The show is dull. No surprise there -- it was what I expected, more or less. But it was nice to see our friend, and her cats, and the kid was happy to go on an outing and he loves our friend too.

Blake is sweet and charming, and his beat-boxing shows some rhythmic skill and flair but as a singer he’s strictly OK.

Jordin, who’s 17, is the more poised of the pair (Blake’s 26 or thereabouts), and she has powerful diva pipes equally comfy in R & B or country -- both diva genres.

I wasn’t swayed one way or the other. Then the last song came, the first time that they would both sing the same song, which was the winner of the American Idol songwriting contest, written by two shlubby men with their shirts untucked. (I’m such a square! Tuck your shirts in!) As people predicted, the winning song was an uplifting power ballad, called “This Is My Now.”

As Blake sang it, strictly OK, monochromatic but otherwise fine if you don’t mind bland, I thought, damn, bland song, I should have entered the context, maybe my lilting waltz with the free-improv instrumental bridge, “Worms in the Sky (a/k/a Vitreous Floaters).”

Yeah, right. As disaffected Elizabethan youth used to say, “Whate’er, sirrah.”

But then Jordin sang it and . . . something happened. She sang it with power and nuance.

And it’s a really good song.

And it’s about the show. About winning the show. About the moment of triumph, and also about living in the moment, about stepping into one’s stardom, however defined, what every great star knows, “This is my now” -- mine, not that other person’s, as Harold Bloom said about great poets, that they know when their Now is.

And at the very end of the song Jordin’s voice caught, and she teared up, and it was magnificent.
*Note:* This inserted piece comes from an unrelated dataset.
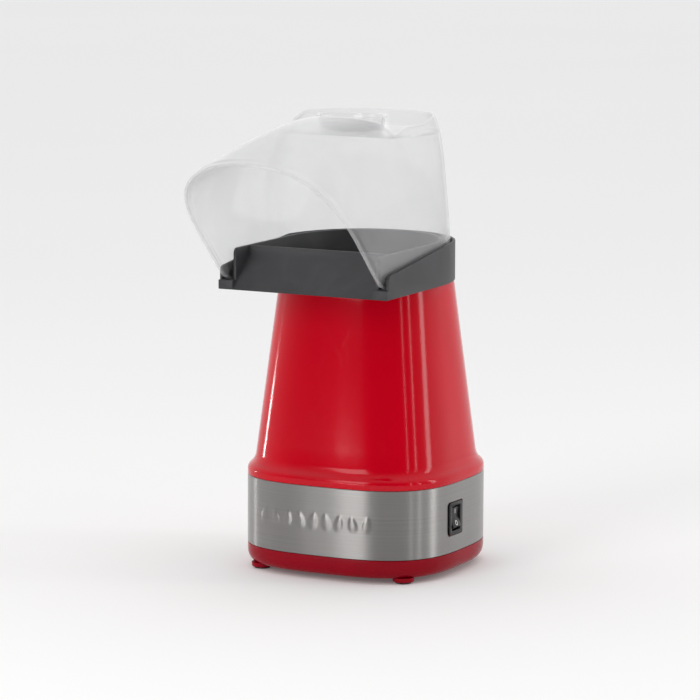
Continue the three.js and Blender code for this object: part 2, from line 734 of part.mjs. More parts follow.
function hood() {
  const farY = mouthCrownY - through;
  const topZ = hoodTopZ + through;
  const outer = hoodForm(0, hoodFootZ);
  const shell = cut(outer, hoodForm(hoodSheet, hoodFootZ - 10));

  const mouthEdge = new THREE.SplineCurve([
    vector([collarFrontY + 10, hoodFootZ - 1]),
    vector([collarFrontY + 2, hoodFootZ + 2.6]),
    vector([collarFrontY - 9, hoodFootZ + 9.7]),
    vector([mouthCrownY + 54.6, mouthCrownZ - 64.5]),
    vector([mouthCrownY + 24.8, mouthCrownZ - 34.2]),
    vector([mouthCrownY + 6.1, mouthCrownZ - 9.1]),
    vector([mouthCrownY, mouthCrownZ + 2]),
  ]);
  const edge = mouthEdge.getPoints(24).map(({ x, y }) => [x, y]);
  const front = [[farY, hoodFootZ - 20], [collarFrontY + 10, hoodFootZ - 20], ...edge, [farY, topZ]];
  const mouthSpace = sidePrism(front, -hoodHalfWidth * 2, hoodHalfWidth * 2);

  const span = hoodHalfWidth * 2;
  const floorBackY = hoodBackY + 1;
  const floor = block(
    [span, floorBackY - pocketFrontY + hoodSheet, hoodSheet],
    [0, (floorBackY + pocketFrontY - hoodSheet) / 2, pocketFloorZ - hoodSheet / 2],
  );
  const frontWallHeight = topZ - pocketFloorZ;
  const frontWall = block(
    [span, hoodSheet, frontWallHeight],
    [0, pocketFrontY - hoodSheet / 2, pocketFloorZ + frontWallHeight / 2],
  );
  const closing = join(floor, frontWall).intersect(outer);

  const openingEndY = pocketFrontY + pocketRoofLength;
  const opening = block(
    [pocketHalfWidth * 2, openingEndY - pocketFrontY, frontWallHeight],
    [0, (openingEndY + pocketFrontY) / 2, pocketFloorZ + frontWallHeight / 2],
  );
  const rimEdge = new THREE.SplineCurve([
    vector([pocketFrontY + 14, scoopZ + 1]),
    vector([pocketFrontY + 24, scoopZ]),
    vector([pocketFrontY + 42, scoopZ + 1.5]),
    vector([pocketFrontY + 56, hoodRimZ - 1.6]),
    vector([pocketFrontY + 68, hoodRimZ]),
  ]);
  const above = [
    [pocketFrontY, topZ],
    [pocketFrontY, hoodFootZ + hoodRimCrest],
    [pocketFrontY + 5, scoopZ + 4],
    ...rimEdge.getPoints(14).map(({ x, y }) => [x, y]),
    [hoodBackY + 5, hoodRimZ],
    [hoodBackY + 5, topZ],
  ];
  const rimSpace = sidePrism(above, -span, span);
  return cut(join(cut(shell, mouthSpace), closing), opening, rimSpace);
}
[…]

She was singing about what we were seeing in front of our eyes, the ineluctable now-ness of now, and in particular this her individual Now, and her intense emotionality made the Now unimaginably individualized and simultaneously universal, the grandeur of her stardom reflecting the grandeur of existence like a (William) Blakean grain of sand, like a fractal. “That was pretty awesome,” the hitherto unimpressed Karen said.

Regardless of how America votes, tonight, Jordin was an inspired singer -- a star. This is her Now.


(And, trying to look up info on the song, I see that designing the song to comment on the contest was part of the plan all along. Well done!)